▶ _EXERCISE REQUIREMENTS_
For this exercise, write out exactly, and only, the lines running from the line that contains "obj.parent = None" through the line that contains "bpy.context.view_layer.update()".

▶ _INPUT RECORDS_
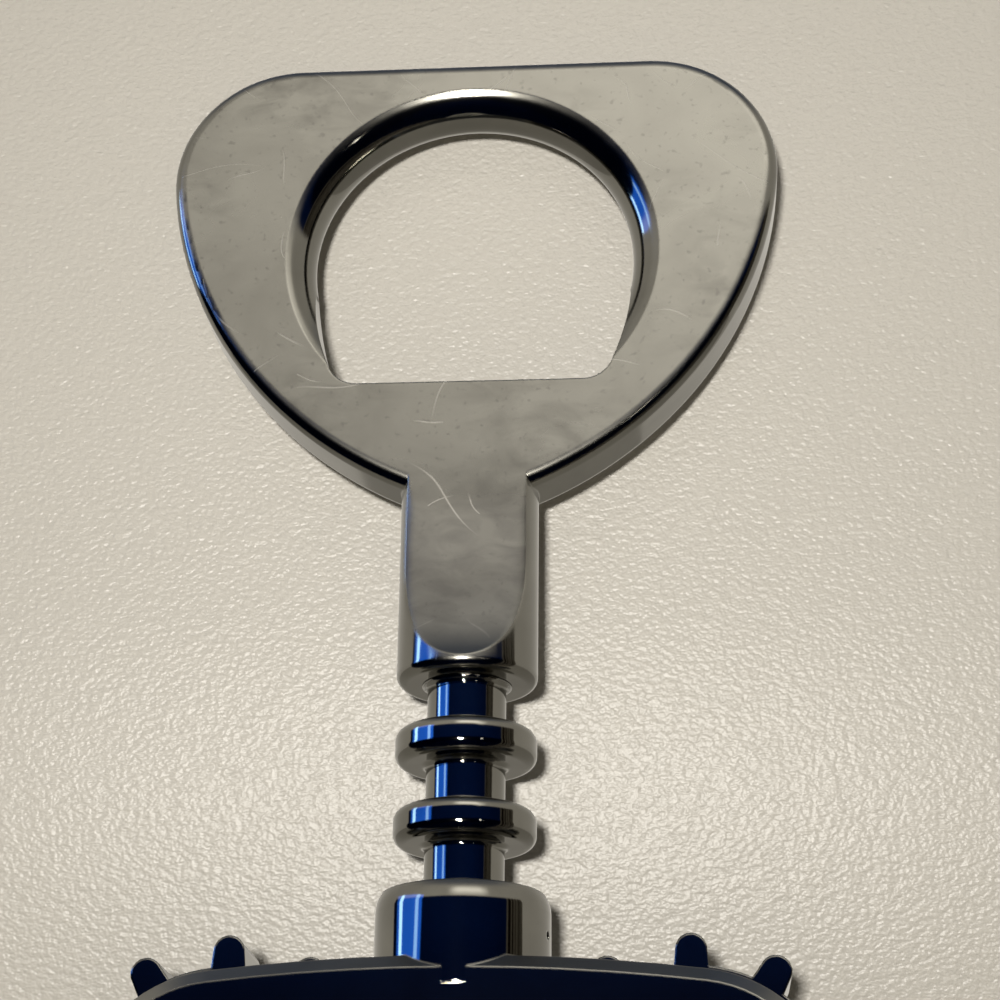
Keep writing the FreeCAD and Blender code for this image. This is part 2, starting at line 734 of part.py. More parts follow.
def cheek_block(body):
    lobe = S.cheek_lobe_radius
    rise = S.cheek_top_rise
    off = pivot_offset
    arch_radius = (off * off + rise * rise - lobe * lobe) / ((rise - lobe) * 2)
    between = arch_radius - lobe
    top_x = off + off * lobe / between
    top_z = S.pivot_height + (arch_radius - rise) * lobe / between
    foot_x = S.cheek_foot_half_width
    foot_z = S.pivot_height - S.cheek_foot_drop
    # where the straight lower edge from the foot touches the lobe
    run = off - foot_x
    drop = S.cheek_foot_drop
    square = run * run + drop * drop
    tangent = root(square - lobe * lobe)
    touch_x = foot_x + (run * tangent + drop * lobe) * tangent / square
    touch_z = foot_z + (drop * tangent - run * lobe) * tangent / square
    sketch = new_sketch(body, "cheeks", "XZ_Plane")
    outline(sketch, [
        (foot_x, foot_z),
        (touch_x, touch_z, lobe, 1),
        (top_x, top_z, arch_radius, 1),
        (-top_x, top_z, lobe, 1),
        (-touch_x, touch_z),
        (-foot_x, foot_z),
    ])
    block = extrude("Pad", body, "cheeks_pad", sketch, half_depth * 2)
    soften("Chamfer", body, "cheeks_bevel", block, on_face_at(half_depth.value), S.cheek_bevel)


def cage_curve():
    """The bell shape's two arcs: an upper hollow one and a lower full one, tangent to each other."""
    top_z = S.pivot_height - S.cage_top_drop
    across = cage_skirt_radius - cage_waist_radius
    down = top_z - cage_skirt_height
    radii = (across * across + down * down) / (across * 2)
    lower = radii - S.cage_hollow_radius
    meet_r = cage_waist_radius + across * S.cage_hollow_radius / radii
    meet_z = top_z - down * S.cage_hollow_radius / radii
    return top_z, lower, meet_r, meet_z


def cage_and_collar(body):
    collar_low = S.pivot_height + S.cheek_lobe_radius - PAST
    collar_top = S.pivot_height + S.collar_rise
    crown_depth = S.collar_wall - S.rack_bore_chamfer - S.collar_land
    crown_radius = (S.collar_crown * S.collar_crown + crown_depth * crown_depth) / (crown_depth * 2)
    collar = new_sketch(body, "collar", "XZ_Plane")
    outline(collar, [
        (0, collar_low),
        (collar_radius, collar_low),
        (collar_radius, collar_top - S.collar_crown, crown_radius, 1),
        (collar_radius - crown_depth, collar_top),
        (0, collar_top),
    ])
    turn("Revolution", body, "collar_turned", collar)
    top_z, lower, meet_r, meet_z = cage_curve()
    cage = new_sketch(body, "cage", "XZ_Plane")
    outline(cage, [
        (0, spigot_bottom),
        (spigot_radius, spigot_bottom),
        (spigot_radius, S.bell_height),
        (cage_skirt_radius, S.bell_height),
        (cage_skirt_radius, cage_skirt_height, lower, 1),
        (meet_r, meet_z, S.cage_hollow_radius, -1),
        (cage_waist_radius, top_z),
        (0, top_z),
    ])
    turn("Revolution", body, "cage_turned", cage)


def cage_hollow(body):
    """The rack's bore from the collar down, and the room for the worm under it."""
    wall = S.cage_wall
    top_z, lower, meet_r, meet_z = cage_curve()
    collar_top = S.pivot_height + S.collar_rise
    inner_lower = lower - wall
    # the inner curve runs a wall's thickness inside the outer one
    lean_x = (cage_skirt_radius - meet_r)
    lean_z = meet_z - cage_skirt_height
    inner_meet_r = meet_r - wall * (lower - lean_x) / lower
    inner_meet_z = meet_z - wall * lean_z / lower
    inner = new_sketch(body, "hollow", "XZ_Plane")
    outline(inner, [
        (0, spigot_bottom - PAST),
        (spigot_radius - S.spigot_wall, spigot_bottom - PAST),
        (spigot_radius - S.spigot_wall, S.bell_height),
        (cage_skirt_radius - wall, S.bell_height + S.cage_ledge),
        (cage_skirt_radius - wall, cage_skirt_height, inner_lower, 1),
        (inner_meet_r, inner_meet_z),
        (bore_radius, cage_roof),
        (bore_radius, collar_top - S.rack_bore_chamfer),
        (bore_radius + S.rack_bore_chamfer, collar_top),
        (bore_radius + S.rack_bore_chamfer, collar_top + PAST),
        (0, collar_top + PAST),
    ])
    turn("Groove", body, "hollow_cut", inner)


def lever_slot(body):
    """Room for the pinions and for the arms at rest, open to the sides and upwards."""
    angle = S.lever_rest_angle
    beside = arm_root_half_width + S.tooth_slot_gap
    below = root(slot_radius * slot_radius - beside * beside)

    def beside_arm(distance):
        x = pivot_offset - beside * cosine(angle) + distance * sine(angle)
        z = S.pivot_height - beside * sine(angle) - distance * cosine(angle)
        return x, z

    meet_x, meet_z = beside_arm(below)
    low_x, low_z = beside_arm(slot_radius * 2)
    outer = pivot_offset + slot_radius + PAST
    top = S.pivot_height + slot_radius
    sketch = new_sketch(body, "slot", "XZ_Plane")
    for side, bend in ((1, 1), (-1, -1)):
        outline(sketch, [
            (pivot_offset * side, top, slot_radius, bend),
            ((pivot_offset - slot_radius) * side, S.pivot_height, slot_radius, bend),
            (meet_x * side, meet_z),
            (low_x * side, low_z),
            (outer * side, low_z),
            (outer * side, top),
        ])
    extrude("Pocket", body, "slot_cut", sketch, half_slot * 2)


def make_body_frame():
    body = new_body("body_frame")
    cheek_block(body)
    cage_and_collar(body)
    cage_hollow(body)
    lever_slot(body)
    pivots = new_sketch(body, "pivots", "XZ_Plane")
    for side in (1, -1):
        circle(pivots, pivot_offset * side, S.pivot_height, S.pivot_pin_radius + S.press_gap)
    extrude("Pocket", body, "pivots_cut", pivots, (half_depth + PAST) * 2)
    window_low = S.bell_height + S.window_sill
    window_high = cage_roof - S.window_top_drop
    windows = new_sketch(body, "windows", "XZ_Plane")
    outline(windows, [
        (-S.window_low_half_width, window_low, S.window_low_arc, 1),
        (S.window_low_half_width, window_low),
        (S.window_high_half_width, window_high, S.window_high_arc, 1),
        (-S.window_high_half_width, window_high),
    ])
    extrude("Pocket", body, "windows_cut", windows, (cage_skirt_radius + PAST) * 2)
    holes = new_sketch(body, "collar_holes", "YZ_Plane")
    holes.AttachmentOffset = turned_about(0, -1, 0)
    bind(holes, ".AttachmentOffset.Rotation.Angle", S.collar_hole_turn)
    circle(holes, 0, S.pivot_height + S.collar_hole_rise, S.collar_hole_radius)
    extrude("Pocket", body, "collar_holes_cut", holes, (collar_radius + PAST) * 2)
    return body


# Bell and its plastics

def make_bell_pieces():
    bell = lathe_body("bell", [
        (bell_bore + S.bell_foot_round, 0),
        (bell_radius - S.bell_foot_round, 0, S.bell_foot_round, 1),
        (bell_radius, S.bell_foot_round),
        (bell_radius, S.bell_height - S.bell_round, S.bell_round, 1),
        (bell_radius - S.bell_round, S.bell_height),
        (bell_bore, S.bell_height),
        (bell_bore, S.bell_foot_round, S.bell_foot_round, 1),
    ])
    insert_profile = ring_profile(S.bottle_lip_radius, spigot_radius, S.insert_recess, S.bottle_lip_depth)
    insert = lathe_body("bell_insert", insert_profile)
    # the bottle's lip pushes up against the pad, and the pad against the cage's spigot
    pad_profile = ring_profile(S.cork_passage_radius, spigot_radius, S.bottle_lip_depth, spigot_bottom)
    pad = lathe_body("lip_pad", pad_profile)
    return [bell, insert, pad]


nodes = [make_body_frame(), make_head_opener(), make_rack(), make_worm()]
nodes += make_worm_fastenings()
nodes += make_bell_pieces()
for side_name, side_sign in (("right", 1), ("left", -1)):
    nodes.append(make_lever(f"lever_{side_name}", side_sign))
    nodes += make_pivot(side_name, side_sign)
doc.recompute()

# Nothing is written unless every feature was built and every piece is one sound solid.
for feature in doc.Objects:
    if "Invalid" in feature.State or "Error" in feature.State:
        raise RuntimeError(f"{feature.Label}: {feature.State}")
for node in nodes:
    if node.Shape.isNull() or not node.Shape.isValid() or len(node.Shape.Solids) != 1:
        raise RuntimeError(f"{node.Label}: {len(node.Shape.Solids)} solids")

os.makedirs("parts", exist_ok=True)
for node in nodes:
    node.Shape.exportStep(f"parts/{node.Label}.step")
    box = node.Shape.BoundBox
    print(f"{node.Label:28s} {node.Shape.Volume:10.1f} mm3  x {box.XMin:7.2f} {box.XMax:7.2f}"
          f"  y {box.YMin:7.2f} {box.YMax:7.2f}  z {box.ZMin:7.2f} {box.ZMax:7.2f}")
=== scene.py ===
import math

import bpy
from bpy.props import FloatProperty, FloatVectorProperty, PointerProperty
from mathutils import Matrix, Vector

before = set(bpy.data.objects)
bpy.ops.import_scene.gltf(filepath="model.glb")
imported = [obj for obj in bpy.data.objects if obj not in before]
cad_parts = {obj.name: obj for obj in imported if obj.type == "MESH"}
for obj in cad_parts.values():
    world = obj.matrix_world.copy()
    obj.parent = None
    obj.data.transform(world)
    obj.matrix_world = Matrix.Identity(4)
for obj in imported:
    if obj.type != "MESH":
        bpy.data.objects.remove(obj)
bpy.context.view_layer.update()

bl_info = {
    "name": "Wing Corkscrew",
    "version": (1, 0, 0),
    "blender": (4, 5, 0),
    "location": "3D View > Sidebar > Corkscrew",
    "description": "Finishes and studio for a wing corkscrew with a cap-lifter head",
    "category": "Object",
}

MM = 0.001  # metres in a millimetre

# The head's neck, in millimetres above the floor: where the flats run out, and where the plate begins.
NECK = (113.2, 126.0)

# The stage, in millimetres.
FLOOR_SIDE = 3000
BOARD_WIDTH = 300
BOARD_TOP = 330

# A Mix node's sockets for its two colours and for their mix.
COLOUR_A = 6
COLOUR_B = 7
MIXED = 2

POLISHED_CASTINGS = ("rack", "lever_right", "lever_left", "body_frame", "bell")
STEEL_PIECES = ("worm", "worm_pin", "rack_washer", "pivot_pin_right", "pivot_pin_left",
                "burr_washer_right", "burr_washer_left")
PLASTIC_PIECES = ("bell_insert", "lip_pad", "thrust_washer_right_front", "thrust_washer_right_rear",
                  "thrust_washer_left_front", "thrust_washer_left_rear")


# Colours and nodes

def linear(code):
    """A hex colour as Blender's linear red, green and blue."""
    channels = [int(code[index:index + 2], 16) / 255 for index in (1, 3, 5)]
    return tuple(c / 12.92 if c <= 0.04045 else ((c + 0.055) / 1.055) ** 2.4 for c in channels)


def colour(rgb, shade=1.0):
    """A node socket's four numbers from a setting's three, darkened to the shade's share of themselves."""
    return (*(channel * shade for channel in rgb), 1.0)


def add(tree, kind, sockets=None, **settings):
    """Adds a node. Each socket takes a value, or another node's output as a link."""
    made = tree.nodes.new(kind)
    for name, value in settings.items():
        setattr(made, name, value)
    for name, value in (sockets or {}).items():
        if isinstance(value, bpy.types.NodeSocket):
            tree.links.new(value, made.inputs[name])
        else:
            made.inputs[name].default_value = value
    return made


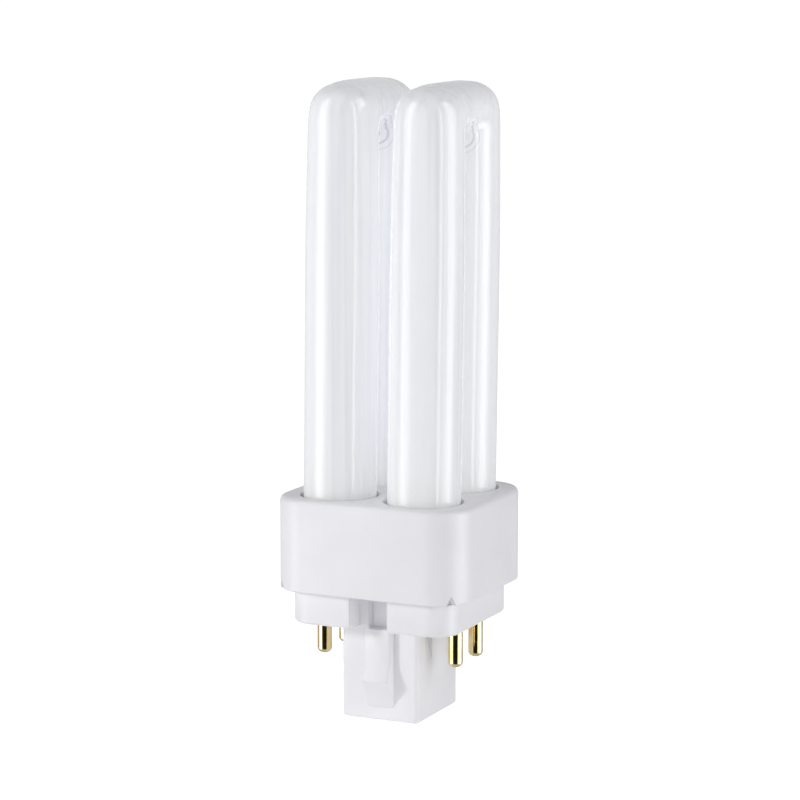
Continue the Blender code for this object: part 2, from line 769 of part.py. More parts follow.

▶ _TASK OUTPUT_
    obj.parent = None
    obj.data.transform(world)
    obj.matrix_world = Matrix.Identity(4)
for obj in imported:
    if obj.type != "MESH":
        bpy.data.objects.remove(obj)
bpy.context.view_layer.update()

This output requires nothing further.